Dataset records:
━━━━━━━━━━

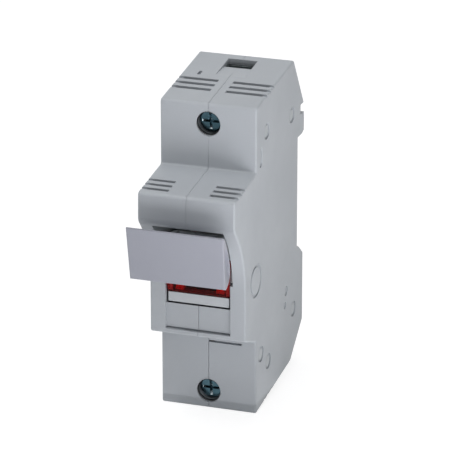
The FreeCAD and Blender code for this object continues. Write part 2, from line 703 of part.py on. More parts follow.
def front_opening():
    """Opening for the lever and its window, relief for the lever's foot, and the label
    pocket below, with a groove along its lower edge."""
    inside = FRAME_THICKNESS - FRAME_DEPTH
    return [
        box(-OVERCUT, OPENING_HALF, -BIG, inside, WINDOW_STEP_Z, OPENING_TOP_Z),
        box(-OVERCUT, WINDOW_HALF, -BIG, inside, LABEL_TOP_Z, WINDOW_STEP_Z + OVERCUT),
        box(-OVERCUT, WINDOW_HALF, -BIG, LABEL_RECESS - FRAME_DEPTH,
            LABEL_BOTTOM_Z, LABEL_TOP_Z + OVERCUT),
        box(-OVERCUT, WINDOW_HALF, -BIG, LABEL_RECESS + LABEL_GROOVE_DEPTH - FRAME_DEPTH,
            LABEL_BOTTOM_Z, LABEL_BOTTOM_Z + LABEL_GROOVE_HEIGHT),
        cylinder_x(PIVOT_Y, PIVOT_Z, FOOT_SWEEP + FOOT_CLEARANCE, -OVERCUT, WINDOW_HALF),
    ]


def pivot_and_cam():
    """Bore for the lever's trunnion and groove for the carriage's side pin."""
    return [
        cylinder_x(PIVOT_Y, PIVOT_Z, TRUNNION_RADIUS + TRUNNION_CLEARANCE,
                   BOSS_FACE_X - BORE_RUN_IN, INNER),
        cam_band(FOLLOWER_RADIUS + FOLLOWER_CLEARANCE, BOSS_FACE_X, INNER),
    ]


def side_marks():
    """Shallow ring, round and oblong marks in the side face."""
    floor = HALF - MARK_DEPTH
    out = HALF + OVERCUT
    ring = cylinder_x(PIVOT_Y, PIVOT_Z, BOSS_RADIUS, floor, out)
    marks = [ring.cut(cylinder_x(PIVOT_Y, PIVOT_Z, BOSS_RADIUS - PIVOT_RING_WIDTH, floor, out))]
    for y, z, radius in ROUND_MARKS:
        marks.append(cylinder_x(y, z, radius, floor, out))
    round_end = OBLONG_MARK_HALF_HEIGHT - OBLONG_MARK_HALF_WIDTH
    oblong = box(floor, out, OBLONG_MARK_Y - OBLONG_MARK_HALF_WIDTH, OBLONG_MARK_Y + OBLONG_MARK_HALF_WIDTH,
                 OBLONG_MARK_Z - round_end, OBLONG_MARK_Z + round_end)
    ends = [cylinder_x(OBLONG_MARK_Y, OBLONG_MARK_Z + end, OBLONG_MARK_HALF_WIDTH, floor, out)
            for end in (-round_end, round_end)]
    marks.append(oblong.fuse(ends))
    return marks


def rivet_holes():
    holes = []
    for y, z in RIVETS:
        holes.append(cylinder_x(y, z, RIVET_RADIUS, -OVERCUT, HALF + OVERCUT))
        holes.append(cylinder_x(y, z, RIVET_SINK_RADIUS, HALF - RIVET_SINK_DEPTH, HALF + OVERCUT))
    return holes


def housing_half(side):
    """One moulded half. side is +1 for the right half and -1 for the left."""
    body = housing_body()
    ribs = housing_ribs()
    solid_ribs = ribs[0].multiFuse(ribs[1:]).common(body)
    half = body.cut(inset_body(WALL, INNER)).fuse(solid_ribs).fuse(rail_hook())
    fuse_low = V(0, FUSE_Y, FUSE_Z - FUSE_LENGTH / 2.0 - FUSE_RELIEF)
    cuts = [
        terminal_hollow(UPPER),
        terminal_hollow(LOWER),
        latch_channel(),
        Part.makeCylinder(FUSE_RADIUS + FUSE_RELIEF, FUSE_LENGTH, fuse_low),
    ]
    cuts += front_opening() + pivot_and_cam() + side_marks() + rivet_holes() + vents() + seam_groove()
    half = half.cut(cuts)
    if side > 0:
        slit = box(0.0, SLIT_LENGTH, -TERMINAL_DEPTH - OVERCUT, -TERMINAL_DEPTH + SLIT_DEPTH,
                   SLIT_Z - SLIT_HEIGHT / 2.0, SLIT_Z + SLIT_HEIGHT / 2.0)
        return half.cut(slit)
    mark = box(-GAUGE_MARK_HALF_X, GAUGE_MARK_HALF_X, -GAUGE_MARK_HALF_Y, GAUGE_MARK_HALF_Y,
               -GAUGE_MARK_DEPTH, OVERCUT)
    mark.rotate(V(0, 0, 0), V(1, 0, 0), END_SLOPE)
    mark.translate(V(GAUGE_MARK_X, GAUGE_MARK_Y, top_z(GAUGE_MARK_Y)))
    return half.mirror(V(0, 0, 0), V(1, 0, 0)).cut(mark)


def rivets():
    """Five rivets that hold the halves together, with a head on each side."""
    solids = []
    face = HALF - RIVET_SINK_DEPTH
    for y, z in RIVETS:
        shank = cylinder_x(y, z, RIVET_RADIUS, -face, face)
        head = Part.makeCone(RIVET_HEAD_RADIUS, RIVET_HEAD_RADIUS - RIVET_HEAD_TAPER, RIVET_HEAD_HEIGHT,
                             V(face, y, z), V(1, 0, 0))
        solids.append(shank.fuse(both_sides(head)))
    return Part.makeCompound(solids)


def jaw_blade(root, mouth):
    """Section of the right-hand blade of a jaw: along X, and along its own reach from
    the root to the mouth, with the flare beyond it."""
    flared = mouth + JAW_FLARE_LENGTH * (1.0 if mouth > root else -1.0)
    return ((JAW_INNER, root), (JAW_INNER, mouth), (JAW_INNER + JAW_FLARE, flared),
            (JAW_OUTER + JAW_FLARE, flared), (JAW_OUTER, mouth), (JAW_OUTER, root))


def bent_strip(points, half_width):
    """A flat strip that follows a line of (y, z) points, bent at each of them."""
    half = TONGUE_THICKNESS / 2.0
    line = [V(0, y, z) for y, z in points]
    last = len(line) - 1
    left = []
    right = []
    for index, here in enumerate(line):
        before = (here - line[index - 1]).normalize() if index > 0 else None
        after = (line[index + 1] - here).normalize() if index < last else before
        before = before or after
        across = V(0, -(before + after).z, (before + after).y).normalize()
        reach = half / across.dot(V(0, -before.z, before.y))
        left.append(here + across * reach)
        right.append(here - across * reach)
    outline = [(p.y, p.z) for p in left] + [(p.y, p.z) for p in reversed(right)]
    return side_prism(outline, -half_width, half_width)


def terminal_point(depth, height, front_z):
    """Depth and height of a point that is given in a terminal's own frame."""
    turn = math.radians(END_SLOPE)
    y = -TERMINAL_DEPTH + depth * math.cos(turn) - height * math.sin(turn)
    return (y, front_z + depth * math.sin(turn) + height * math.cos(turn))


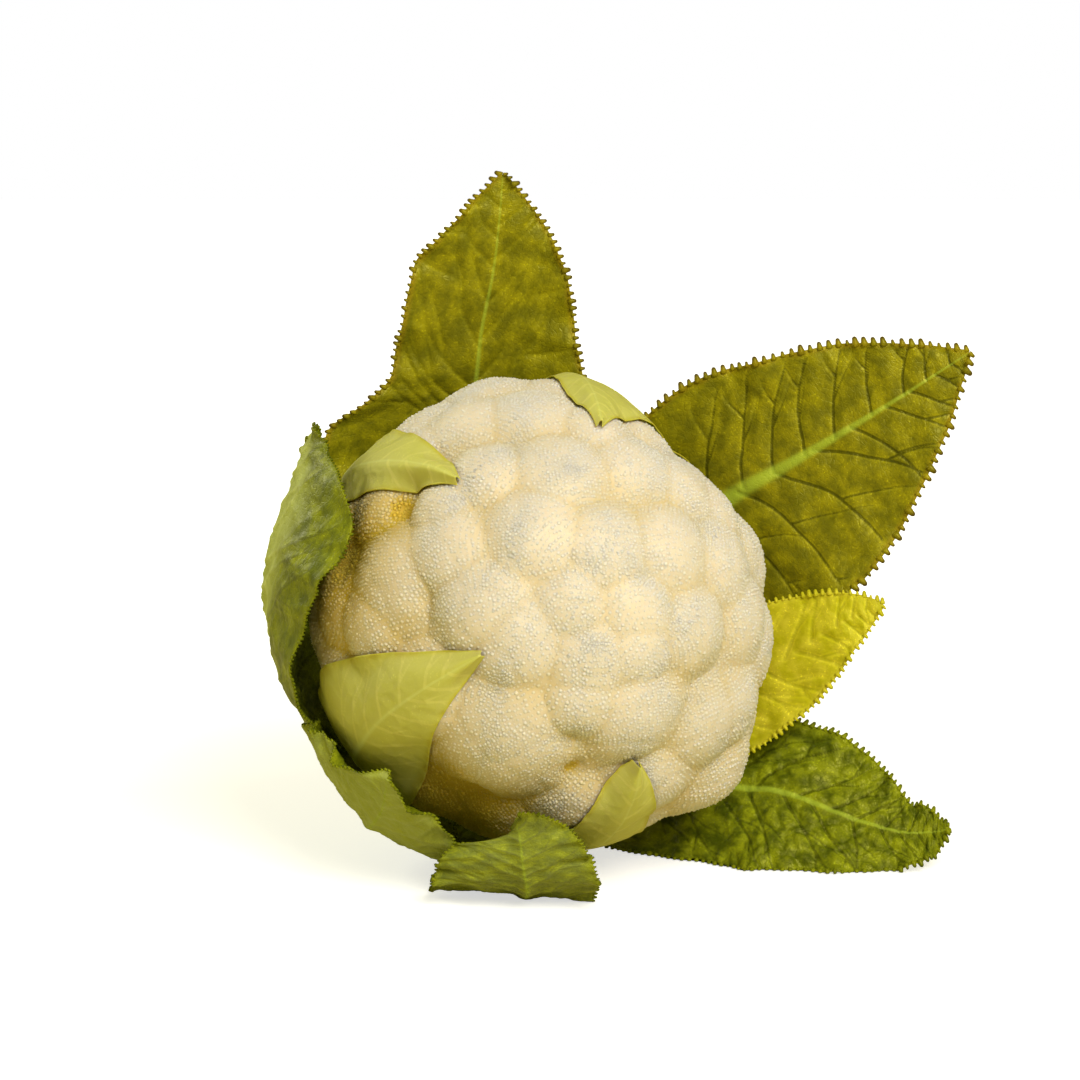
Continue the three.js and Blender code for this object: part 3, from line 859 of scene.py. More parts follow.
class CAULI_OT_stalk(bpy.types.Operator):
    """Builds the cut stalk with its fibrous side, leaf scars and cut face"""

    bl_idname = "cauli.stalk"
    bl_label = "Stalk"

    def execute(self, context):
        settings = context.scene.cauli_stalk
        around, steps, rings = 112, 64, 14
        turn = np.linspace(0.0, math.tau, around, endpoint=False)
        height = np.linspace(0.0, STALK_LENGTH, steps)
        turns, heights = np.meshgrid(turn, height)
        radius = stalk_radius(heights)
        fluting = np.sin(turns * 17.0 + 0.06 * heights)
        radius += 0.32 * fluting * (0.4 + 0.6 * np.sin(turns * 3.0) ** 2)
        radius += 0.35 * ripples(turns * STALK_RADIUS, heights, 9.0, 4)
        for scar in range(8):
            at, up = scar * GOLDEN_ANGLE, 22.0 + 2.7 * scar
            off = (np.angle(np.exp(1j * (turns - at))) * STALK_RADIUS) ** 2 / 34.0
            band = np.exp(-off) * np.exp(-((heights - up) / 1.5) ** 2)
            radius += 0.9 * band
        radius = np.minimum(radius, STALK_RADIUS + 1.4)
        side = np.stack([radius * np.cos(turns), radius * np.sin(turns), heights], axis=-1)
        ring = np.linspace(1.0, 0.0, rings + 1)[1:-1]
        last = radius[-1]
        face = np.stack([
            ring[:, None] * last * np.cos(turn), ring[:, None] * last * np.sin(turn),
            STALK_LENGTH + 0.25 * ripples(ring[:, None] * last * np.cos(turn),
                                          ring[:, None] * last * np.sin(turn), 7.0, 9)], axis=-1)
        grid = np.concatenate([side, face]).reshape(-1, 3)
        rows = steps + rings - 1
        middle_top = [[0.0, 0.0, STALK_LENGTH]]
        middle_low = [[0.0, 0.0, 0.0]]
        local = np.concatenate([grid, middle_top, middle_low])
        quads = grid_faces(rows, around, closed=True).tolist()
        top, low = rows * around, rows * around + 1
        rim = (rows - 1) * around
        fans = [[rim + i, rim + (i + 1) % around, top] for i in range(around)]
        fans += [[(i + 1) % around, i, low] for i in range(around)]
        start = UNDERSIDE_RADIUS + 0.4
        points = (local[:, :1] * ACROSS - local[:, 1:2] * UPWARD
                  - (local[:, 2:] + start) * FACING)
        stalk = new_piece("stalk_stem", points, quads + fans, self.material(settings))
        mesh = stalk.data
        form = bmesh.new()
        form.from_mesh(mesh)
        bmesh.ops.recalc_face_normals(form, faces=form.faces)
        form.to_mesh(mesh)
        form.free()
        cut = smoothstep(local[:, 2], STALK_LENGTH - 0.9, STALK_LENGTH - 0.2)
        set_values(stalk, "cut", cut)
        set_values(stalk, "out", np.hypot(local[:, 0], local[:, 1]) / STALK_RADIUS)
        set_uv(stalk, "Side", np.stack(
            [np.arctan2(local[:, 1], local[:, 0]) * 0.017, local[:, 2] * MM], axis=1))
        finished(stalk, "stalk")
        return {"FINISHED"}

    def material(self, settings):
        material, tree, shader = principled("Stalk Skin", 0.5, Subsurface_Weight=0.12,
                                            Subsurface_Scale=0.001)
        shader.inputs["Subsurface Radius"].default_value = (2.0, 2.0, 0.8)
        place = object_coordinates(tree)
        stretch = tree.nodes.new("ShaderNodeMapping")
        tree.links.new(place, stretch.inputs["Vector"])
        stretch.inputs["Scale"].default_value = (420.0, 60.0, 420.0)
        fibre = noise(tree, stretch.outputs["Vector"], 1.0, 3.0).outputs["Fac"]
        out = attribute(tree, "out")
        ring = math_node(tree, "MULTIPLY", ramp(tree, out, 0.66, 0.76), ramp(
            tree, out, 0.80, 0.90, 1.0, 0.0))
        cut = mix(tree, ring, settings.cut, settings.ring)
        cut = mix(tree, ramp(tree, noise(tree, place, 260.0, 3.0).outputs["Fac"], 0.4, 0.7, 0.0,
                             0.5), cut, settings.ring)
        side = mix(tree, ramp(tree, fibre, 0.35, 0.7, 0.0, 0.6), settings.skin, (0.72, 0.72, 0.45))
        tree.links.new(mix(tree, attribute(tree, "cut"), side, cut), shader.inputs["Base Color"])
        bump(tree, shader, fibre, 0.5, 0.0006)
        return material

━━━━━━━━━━

Exercise prompt -> Return every line above that contains the word "code".

The response ->
The FreeCAD and Blender code for this object continues. Write part 2, from line 703 of part.py on. More parts follow.
Continue the three.js and Blender code for this object: part 3, from line 859 of scene.py. More parts follow.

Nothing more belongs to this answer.